Aggregate Impact Factor: The aggregate Impact Factor for a subject category is calculated the same way as the Impact Factor for a journal, but it takes into account the number of citations to all journals in the category and the number of articles from all journals in the category. An aggregate Impact Factor of 1.0 means that that, on average, the articles in the subject category published one or two years ago have been cited one time.
Median Impact Factor: is the median value of all journal Impact Factors in the subject category. The Impact Factor mitigates the importance of absolute citation frequencies. It tends to discount the advantage of large journals over small journals because large journals produce a larger body of citable literature. For the same reason, it tends to discount the advantage of frequently issued journals over less frequently issued ones and of older journals over newer ones. Because the journal impact factor offsets the advantages of size and age, it is a valuable tool for journal evaluation.

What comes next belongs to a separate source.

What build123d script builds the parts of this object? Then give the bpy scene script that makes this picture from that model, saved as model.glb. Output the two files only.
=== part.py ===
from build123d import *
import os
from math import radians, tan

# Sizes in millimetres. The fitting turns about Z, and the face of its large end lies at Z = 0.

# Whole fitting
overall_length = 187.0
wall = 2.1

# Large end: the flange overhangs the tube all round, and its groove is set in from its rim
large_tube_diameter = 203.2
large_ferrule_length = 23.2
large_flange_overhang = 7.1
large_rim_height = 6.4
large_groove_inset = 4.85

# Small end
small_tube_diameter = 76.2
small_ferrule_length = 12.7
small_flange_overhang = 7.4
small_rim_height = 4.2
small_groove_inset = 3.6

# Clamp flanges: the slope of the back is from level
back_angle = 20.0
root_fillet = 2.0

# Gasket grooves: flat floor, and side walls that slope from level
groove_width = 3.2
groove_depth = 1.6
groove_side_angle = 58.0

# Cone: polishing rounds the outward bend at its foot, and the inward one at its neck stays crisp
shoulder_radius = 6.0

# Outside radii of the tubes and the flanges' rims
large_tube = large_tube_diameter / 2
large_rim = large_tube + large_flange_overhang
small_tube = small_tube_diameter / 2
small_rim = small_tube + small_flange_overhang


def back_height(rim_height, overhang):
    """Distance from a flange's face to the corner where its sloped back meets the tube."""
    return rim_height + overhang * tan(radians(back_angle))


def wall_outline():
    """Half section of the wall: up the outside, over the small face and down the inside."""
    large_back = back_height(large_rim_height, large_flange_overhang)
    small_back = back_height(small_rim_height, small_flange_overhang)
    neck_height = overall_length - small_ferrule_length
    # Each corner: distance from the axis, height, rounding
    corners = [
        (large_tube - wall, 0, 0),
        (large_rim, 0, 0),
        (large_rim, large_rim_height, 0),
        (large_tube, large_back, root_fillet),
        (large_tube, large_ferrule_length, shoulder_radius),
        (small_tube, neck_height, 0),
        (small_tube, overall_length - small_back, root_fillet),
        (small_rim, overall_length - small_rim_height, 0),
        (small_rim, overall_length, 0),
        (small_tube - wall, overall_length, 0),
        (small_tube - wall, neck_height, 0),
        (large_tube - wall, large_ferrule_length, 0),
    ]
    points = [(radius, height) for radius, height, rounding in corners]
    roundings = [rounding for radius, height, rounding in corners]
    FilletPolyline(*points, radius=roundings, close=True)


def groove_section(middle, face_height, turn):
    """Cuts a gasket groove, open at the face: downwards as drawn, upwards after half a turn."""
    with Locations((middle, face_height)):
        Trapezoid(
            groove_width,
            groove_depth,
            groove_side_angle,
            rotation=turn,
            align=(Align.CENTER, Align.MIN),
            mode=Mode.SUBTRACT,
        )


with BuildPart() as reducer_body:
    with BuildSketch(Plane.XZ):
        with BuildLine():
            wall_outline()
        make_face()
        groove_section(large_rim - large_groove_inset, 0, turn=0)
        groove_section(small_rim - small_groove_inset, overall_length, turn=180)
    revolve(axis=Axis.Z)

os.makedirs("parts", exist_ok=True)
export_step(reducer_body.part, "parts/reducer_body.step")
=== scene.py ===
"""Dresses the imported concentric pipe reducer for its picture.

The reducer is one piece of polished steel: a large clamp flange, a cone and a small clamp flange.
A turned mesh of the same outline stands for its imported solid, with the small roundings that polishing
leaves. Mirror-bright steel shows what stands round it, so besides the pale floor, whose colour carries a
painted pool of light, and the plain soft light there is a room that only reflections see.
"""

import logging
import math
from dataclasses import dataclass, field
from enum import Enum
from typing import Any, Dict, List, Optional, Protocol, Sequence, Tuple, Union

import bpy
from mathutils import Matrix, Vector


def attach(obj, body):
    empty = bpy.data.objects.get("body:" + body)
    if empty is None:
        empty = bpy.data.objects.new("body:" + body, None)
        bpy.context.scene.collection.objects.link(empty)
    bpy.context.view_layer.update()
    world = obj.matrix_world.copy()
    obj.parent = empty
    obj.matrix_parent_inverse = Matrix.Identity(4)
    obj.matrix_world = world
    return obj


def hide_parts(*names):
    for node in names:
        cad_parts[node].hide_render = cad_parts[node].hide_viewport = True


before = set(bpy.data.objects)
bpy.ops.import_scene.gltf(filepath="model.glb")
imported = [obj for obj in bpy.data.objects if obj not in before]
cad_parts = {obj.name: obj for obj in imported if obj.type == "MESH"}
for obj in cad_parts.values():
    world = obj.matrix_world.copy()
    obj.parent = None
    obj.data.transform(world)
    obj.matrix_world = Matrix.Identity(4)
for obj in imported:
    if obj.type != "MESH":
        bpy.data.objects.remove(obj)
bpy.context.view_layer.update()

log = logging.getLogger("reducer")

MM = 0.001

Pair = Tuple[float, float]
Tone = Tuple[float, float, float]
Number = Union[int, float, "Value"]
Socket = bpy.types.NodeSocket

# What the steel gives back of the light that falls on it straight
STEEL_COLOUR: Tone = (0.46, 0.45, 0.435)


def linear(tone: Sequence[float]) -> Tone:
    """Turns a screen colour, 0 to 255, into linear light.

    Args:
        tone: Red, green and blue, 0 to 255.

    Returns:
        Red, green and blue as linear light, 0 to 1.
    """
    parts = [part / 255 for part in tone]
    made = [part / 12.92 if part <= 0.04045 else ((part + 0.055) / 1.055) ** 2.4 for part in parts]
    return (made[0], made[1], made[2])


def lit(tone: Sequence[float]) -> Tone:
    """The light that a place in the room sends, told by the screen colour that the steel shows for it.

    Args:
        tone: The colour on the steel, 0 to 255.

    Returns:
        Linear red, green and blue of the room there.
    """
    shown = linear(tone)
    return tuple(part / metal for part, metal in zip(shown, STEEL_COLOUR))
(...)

Journal Cited Half-Life: The median age of the articles that were cited in the JCR year. Half of a journal's cited articles were published more recently than the cited half-life. For example, in JCR 2001 the journal Crystal Research and Technology has a cited half-life of 7.0. That means that articles published in Crystal Research and Technology between 1995-2001 (inclusive) account for 50% of all citations to articles from that journal in 2001. Only journals cited 100 or more times in the JCR year have a cited half-life. A higher or lower cited half-life does not imply any particular value for a journal.

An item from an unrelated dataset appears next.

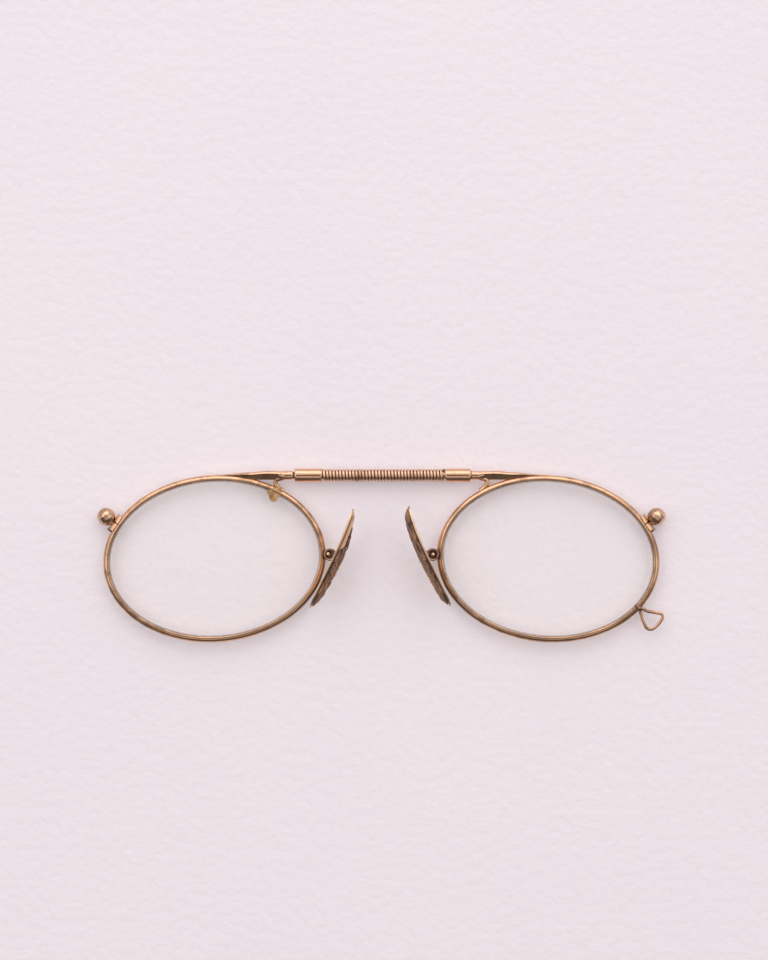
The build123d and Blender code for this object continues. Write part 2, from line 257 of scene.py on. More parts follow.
def gold(name, bright, dark, tarnish=0.5, shine=(0.16, 0.34), along=(1.0, 1.0, 1.0), dent=0.2):
    """Worn rolled gold: patina in patches, corners darkened by occlusion as painted shade that also
    stands for patina there, fine scuffs and small dents.
    """
    n = Nodes(name)
    where = n.add("ShaderNodeTexCoord").outputs["Object"]
    broad = n.spread(n.noise(where, 90.0, 2.0), 0.3, 0.7, -0.15, 0.15)
    patches = n.math("ADD", n.noise(where, 420.0, 4.0), broad)
    fine = n.noise(where, 3800.0, 3.0)
    painted_shade_and_spots = n.add("ShaderNodeAttribute", attribute_name="painted_shade_and_spots").outputs["Fac"]
    # Painted shade: an occlusion test darkens the colour in corners and crevices, where shade falls; it
    # also stands for patina there.
    corner = n.add("ShaderNodeAmbientOcclusion", {"Distance": 0.5 * MM}, samples=8).outputs["AO"]
    corner_shade_and_patina = n.spread(corner, 0.30, 0.85, 0.95, 0.0)
    patchy = n.spread(patches, 0.66 - 0.3 * tarnish, 0.86 - 0.25 * tarnish, 0.0, 0.6)
    speckle = n.spread(fine, 0.54, 0.70, 0.0, 0.25)
    # This darkening mixes patina, speckles and wear with painted shade from corners and from the mesh's
    # per-point shade values.
    worn = n.math("MAXIMUM", n.math("MAXIMUM", corner_shade_and_patina, patchy), n.math("MAXIMUM", speckle, painted_shade_and_spots))
    colour = n.blend(worn, (*bright, 1.0), (*dark, 1.0))
    rough = n.spread(worn, 0.0, 1.0, *shine)
    scuffs = n.noise(n.stretched(where, along), 5200.0, 2.0)
    dents = n.noise(where, 900.0, 2.0)
    normal = n.bump(dents, 0.05, dent)
    normal = n.bump(scuffs, 0.006, 0.5, normal)
    shader = n.add("ShaderNodeBsdfPrincipled", {"Base Color": colour, "Metallic": 1.0, "Roughness": rough,
                                                "Normal": normal})
    return n.surface(shader.outputs[0])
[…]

Immediacy Index: is the average number of times an article is cited in the year it is published. The journal Immediacy Index indicates how quickly articles in a journal are cited. The aggregate Immediacy Index indicates how quickly articles in a subject category are cited. The Immediacy Index is calculated by dividing the number of citations to articles published in a given year by the number of articles published in that year. Because it is a per-article average, the Immediacy Index tends to discount the advantage of large journals over small ones.
Eigenfactor Score: The Eigenfactor Score measures the number of times articles from the journal published in the past five years have been cited in the JCR year. Like the Impact Factor, the Eigenfactor Score is essentially a ratio of number of citations to total number of articles. However, unlike the Impact Factor, the Eigenfactor Score: Counts citations to journals in both the sciences and social sciences. Eliminates self-citations. Every reference from one article in a journal to another article from the same journal is discounted. Weights each reference according to a stochastic measure of the amount of time researchers spend reading the journal.
Article Infulence Score: The Article Influence Score calculates measures the relative importance of the journal on a per-article basis. It is the journal's Eigenfactor Score divided by the fraction of articles published by the journal. That fraction is normalized so that the sum total of articles from all journals is 1. The mean Article Influence Score is 1.00. A score greater than 1.00 indicates that each article in the journal has above-average influence. A score less than 1.00 indicates that each article in the journal has below-average influence.